The Summer of Lightning
Evelyn smoothed her granddaughter's golden hair, her fingers trembling just a little. The medication made her hands unsteady sometimes, but not today. Today was special.
"You know, child," Evelyn said, tying the ribbon, "I had hair just like this once. Before the silver took over."
Twelve-year-old Sarah giggled. "Grandma, you're beautiful."
Evelyn's heart swelled. She opened the cedar chest, pulling out a faded photograph from 1968. Two young women stood beside a lake, arms linked, smiling so brightly it hurt to look at them.
"That's Marion," Evelyn whispered. "My best friend. We were seventeen."
"What happened to her?"
"Life happened, sweet pea. But this day—this particular day—we'd just swum across the whole lake. The water was freezing, but we didn't care. We felt invincible."
Evelyn remembered it perfectly. The way Marion had looked at her, hair slicked back like a seal, eyes dancing with mischief. How they'd climbed onto the wooden dock, shivering and laughing, and watched a summer storm roll in across the water. Lightning had forked purple against dark clouds, and Marion had said, "Evelyn, someday we'll be old ladies, and we'll still remember this moment."
She'd been right.

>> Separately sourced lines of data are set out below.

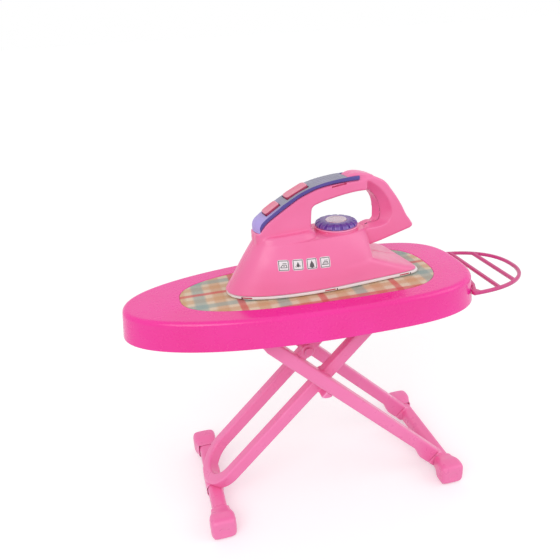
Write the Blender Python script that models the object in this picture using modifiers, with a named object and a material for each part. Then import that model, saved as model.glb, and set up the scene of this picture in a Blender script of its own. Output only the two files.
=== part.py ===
"""Toy ironing board on folding scissor legs, with a toy iron standing on it.

The board's long axis is X, with its rounded nose at -X and the iron rest at +X. The floor is
z = 0 and the origin is at the middle of the whole model's footprint. Sizes are in metres.
"""

import math

import bmesh
import bpy
from mathutils import Matrix

# General clearances
SEAT_GAP = 0.0003
HALF_GAP = SEAT_GAP / 2
CUT_OVERRUN = 0.004
JOIN_OVERLAP = 0.0012
MERGE_DISTANCE = 0.00001

# Board tray
DECK_LENGTH = 0.350
DECK_WIDTH = 0.147
DECK_HEIGHT = 0.240
DECK_WIDEST_X = 0.0534
DECK_NOSE_POWER = 2.19
DECK_HEEL_POWER = 3.06
DECK_THICKNESS = 0.0024
SKIRT_DEPTH = 0.0286
SKIRT_WALL = 0.0022
SKIRT_FLARE = 0.0025
DECK_EDGE_RADIUS = 0.0050
DECK_EDGE_STEPS = 3
DECK_OUTLINE_POINTS = 64
STIFFENER_THICKNESS = 0.0018
STIFFENER_DEPTH = 0.0060
STIFFENER_REACH = 0.0850
STIFFENER_OFFSET = 0.0170
CROSS_STIFFENER_SPAN = 0.0800
CROSS_STIFFENER_SHARES = (-0.30, -0.06, 0.16)

# Checked cover panel
PANEL_LENGTH = 0.2572
PANEL_WIDTH = 0.1070
PANEL_CENTRE_X = 0.0086
PANEL_WIDEST_X = 0.0773
PANEL_POWER = 2.63
PANEL_THICKNESS = 0.0008
PANEL_RECESS = 0.0009
PANEL_OUTLINE_POINTS = 52

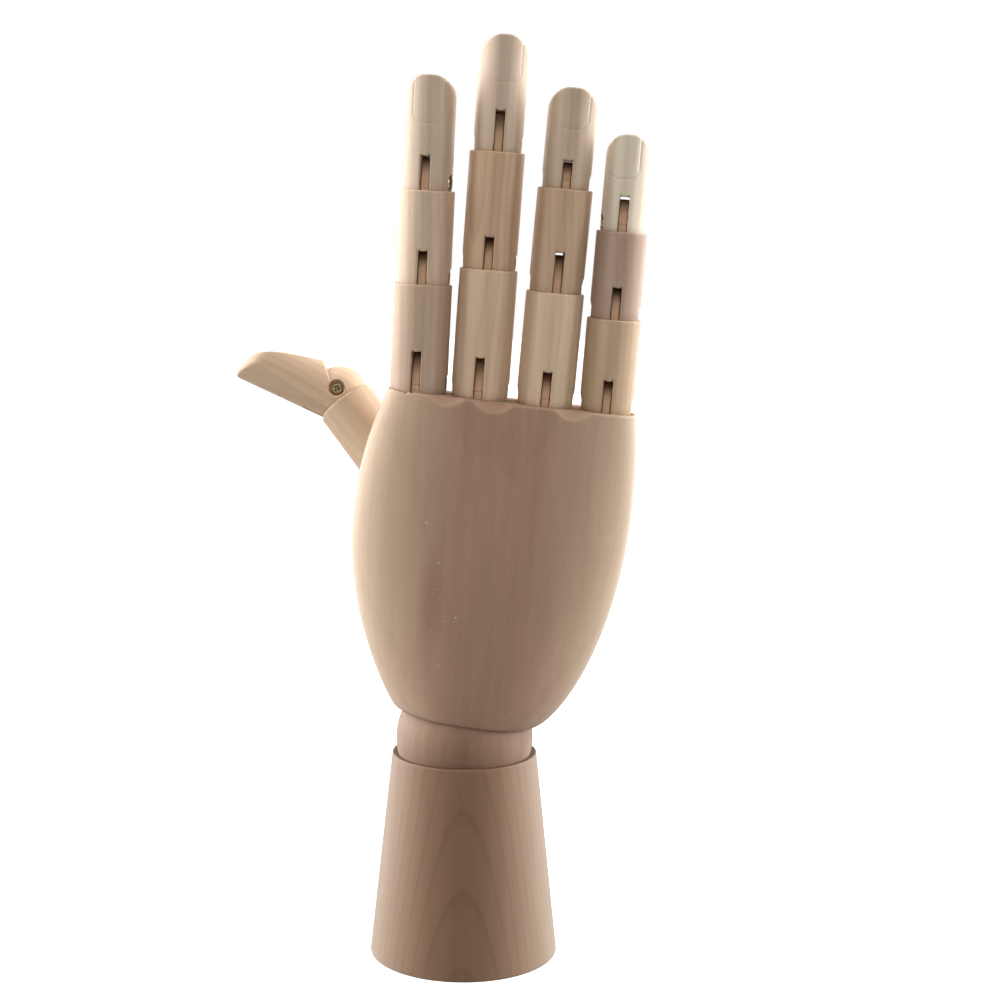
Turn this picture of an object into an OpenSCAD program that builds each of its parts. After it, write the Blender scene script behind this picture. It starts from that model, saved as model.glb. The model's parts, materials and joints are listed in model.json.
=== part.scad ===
// Jointed wooden artist's hand on a turned base.
// Millimetres, +Z up, origin at the middle of the base's underside.
// The back of the hand faces -Y, the palm faces +Y, and the little finger is on the +X side.

/* [Base] */
// Height of the turned base
base_h = 68; // [62:1:76]
// Radius of the base where it stands
base_r = 31; // [28:0.5:36]
// Radius of the base at its rim
rim_r = 23.7; // [23.5:0.1:25]

/* [Wrist] */
// Radius of the wrist ball
ball_r = 22.4; // [21.6:0.1:22.4]
// Height of the ball's centre above the base's rim
ball_rise = 4.7; // [4:0.1:6]
// Lean of the hand towards the little finger, in degrees
palm_lean = 6; // [0:1:8]

/* [Palm] */
// Height of the palm's lower edge above the ball's centre
palm_lo = 7; // [7:0.5:9]
// Height of the palm's knuckle face above the ball's centre
palm_hi = 112; // [108:0.2:118]
// Radius of the gouge that cuts the scallops between the knuckles
scallop_r = 12; // [9:0.5:14]
// Depth of each scallop
scallop_depth = 2.2; // [0:0.1:2.6]

/* [Fingers] */
// Radius of the three longer fingers' first segments
finger_r = 9.25; // [8.8:0.05:9.3]
// Radius of the little finger's first segment
little_r = 8.6; // [8:0.05:8.7]
// Length of the index finger's first segment
index_len = 34; // [32:0.2:38]
// Length of the middle finger's first segment
middle_len = 40.9; // [38:0.1:44]
// Length of the ring finger's first segment
ring_len = 36; // [34:0.2:40]
// Length of the little finger's first segment
little_len = 29.7; // [29:0.1:34]

/* [Thumb] */
// Radius of the thumb's long segment
thumb_r = 9.7; // [9.2:0.05:10]
// Distance between the thumb's two pivots
thumb_len = 38; // [36:0.5:42]
// How far the thumb's tip is bent back at rest, in degrees
thumb_back = 28; // [20:1:28]

/* [Joints] */
// Width of the slot that a joint's tongue sits in
slot_w = 3; // [2.9:0.05:3.2]
// Thickness of a joint's tongue
tongue_t = 2.6; // [2.4:0.05:2.7]
// Gap between a knuckle and its socket
socket_gap = 0.2; // [0.15:0.05:0.3]
// Radius of a joint screw's shank
screw_r = 1; // [0.8:0.05:1.1]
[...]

They'd stayed friends through marriages, divorces, children, and grandchildren. Marion had passed three years ago, but not before they'd built something together—a family tree that branched and flourished, generation after generation, like a pyramid of love growing upward toward heaven.
"She was right about lightning," Evelyn said, touching the photograph. "Some moments—the precious ones—they strike you and stay illuminated forever."
Sarah wrapped her arms around her grandmother's waist. "Will you tell me about her? About all of them?"
Evelyn smiled, feeling the weight of seventy-three years settle comfortably around her. "Oh, honey. I've got stories that'll make you laugh, cry, and everything in between. Starting with how Marion once convinced me that skinny-dipping at midnight was practically a civic duty."
The thunder outside rumbled soft as a lullaby. Sarah settled in, and Evelyn began to weave together the threads of a life well-lived, each memory another lightning flash illuminating the way home.